■ **Problem details**
Each line from the one containing "of its length." through the one containing "import math" must be echoed exactly, endpoints included, and every other line omitted.

Start of Data lines

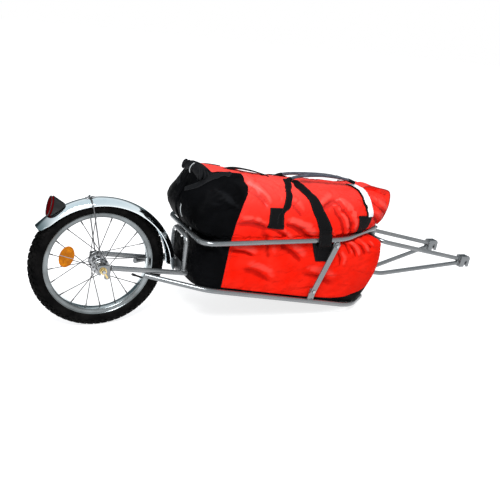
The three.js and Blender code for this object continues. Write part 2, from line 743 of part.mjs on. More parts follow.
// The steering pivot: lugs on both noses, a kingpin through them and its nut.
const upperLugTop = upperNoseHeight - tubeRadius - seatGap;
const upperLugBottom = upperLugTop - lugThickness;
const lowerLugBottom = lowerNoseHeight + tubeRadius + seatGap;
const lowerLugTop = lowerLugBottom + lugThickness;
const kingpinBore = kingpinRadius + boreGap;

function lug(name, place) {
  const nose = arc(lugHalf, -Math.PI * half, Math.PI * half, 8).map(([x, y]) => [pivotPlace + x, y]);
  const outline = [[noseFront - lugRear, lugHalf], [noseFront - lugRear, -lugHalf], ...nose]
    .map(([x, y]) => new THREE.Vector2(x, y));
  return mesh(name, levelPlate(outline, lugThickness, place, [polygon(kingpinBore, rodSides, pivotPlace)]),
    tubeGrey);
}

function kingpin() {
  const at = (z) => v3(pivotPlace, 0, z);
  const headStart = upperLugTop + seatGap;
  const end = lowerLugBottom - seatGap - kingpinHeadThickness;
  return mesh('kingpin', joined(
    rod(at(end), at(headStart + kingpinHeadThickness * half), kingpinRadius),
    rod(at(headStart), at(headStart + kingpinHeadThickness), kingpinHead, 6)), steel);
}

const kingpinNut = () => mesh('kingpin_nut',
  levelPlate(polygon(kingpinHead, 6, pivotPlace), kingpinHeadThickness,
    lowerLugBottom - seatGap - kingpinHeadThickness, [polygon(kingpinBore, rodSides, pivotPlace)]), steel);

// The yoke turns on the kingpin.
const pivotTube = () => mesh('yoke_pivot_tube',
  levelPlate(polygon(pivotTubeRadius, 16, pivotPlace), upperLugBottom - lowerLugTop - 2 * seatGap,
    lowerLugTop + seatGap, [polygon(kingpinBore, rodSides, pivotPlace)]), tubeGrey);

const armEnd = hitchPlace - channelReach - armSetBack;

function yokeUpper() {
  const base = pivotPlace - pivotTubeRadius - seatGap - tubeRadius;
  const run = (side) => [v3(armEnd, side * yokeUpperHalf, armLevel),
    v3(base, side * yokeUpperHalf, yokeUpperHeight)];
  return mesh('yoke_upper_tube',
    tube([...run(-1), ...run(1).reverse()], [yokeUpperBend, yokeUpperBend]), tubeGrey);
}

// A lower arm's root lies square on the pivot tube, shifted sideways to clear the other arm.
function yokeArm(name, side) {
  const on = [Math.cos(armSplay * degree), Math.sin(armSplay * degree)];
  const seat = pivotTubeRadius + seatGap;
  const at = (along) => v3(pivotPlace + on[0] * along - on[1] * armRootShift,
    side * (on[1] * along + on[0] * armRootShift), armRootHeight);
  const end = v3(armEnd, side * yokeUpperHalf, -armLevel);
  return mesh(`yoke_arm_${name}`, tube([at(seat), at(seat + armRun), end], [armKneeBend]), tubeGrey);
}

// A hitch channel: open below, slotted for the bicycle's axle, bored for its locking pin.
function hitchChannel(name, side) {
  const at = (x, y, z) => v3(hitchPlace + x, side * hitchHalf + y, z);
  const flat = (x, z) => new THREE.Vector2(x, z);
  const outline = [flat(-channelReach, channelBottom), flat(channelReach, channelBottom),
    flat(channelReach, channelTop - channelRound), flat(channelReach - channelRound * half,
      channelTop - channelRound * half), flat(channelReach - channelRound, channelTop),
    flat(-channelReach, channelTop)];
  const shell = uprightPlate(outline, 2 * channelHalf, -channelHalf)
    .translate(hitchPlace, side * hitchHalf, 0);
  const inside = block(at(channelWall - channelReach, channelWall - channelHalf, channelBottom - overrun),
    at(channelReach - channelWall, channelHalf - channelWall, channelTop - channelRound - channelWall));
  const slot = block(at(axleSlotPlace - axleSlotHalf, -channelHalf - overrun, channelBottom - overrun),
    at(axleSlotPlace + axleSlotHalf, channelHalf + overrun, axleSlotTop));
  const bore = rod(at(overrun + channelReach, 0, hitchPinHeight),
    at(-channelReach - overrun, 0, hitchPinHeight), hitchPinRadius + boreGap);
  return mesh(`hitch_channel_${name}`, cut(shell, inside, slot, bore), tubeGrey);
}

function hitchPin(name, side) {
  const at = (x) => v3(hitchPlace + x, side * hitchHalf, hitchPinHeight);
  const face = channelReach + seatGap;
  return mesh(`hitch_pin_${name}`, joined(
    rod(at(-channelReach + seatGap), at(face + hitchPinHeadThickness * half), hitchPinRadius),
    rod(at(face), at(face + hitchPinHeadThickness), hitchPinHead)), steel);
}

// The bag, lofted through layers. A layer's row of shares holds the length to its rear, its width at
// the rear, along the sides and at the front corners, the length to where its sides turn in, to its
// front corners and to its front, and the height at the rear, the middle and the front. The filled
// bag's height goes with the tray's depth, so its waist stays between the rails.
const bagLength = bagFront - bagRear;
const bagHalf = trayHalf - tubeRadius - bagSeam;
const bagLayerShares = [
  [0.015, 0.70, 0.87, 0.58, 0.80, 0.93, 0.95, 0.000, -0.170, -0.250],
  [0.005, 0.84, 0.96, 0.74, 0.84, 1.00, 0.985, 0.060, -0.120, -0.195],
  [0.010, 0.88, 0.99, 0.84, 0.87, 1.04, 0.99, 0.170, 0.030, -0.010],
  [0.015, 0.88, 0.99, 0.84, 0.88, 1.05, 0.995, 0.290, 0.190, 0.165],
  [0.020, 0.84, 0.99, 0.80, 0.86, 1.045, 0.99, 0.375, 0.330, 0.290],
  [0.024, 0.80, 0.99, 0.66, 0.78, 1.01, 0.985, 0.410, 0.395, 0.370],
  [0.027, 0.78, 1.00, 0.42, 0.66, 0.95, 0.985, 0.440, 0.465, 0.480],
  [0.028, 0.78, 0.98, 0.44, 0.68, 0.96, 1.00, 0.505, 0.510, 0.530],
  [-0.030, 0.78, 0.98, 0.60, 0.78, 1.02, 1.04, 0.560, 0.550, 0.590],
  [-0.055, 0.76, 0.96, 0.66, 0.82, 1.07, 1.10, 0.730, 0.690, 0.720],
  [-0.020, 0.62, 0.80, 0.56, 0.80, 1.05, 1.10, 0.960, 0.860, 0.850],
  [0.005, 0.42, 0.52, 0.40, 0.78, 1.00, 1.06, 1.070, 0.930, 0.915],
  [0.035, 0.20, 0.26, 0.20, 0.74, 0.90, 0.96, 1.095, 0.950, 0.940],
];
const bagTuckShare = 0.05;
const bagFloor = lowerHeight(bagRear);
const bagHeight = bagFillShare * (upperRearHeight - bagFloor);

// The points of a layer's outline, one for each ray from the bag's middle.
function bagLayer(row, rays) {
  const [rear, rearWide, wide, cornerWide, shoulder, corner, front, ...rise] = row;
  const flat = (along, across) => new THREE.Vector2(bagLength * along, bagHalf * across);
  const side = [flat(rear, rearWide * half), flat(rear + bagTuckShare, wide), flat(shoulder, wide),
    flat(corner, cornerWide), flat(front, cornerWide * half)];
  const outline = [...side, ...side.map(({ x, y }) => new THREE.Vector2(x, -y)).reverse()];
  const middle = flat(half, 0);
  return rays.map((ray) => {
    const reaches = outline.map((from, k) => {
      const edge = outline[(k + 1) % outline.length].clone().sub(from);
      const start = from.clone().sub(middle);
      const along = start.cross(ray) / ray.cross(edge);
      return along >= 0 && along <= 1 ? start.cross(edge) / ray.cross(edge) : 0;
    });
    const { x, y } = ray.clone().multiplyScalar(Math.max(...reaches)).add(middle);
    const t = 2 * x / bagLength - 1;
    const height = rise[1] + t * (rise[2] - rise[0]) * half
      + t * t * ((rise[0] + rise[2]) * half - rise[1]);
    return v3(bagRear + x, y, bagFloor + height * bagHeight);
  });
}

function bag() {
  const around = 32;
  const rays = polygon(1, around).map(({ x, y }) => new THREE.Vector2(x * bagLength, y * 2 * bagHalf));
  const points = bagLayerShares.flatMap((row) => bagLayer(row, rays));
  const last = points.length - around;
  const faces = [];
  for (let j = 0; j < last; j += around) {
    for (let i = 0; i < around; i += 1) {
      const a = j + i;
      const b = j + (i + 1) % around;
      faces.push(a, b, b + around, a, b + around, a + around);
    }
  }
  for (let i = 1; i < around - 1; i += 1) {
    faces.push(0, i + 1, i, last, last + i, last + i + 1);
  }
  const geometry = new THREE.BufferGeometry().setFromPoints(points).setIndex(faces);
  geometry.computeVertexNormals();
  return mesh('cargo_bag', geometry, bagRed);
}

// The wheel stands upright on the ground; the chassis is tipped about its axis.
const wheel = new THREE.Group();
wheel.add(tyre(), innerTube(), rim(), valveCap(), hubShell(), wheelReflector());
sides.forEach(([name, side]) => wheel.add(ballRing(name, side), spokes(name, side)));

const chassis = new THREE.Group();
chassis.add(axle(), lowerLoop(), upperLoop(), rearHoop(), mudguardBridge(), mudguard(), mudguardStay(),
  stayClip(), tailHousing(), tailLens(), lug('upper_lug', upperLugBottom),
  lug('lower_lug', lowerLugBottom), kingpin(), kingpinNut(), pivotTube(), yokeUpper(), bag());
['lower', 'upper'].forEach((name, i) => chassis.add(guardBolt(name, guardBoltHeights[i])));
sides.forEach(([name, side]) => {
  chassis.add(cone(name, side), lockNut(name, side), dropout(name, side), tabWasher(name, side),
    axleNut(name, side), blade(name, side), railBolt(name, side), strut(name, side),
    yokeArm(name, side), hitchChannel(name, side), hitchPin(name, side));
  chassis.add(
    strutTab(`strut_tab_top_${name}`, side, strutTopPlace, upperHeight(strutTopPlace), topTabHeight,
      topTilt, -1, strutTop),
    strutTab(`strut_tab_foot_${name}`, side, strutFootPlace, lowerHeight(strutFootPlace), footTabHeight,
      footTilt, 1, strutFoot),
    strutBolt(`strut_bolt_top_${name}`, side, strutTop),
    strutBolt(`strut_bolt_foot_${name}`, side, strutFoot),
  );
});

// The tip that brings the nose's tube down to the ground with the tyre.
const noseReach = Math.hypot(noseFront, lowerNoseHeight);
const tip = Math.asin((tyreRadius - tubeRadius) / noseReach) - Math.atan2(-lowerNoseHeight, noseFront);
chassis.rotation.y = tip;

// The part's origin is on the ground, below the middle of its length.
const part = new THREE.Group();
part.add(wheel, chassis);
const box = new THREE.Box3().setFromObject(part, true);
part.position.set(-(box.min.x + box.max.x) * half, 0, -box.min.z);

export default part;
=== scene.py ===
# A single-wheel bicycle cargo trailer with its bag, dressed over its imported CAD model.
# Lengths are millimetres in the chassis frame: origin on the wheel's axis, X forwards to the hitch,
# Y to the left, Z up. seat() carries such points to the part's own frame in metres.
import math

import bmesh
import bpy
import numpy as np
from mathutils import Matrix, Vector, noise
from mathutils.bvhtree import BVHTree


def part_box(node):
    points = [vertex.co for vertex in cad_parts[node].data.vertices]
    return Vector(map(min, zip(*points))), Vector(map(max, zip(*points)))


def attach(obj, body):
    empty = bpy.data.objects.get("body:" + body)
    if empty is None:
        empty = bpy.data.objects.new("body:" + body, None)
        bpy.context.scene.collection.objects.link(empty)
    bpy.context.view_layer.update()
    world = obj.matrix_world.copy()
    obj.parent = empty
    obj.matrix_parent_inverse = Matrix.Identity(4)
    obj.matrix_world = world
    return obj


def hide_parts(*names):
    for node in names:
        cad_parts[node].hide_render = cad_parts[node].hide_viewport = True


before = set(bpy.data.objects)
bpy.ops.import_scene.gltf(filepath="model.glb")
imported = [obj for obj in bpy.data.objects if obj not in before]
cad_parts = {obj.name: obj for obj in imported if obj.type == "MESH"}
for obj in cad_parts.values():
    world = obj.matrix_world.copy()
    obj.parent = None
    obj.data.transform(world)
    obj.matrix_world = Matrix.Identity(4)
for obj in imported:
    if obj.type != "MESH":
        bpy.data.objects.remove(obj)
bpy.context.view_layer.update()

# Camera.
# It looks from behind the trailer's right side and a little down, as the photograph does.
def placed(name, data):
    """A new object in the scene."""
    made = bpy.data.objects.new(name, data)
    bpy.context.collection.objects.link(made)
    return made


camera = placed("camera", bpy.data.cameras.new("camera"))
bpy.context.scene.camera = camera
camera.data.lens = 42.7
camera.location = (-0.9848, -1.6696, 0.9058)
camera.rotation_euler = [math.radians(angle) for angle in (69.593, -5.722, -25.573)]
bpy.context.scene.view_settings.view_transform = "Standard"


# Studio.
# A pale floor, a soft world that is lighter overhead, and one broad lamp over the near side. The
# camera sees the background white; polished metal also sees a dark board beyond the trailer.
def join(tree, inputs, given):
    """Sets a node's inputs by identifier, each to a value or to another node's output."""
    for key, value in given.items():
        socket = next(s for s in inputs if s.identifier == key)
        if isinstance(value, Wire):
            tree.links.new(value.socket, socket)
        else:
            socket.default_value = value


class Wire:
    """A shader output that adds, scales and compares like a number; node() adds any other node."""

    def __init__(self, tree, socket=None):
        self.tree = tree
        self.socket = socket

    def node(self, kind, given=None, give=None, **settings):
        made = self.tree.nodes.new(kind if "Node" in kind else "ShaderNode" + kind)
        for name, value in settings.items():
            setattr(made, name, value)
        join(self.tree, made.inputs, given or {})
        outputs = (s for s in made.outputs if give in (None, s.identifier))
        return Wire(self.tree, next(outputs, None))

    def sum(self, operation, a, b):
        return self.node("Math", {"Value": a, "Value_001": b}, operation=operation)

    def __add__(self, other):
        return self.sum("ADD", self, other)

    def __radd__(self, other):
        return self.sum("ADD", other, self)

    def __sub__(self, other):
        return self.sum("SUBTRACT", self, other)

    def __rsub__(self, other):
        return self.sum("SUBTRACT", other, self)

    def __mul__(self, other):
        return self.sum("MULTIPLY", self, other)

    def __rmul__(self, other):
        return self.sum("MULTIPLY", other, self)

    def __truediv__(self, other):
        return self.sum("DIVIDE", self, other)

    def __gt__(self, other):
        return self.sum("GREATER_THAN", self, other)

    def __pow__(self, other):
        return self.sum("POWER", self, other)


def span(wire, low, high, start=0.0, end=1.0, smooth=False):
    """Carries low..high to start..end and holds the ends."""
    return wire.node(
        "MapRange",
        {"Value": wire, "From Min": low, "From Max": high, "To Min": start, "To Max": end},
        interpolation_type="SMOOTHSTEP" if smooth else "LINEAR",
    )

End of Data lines

■ **Result below**
// The part's origin is on the ground, below the middle of its length.
const part = new THREE.Group();
part.add(wheel, chassis);
const box = new THREE.Box3().setFromObject(part, true);
part.position.set(-(box.min.x + box.max.x) * half, 0, -box.min.z);

export default part;
=== scene.py ===
# A single-wheel bicycle cargo trailer with its bag, dressed over its imported CAD model.
# Lengths are millimetres in the chassis frame: origin on the wheel's axis, X forwards to the hitch,
# Y to the left, Z up. seat() carries such points to the part's own frame in metres.
import math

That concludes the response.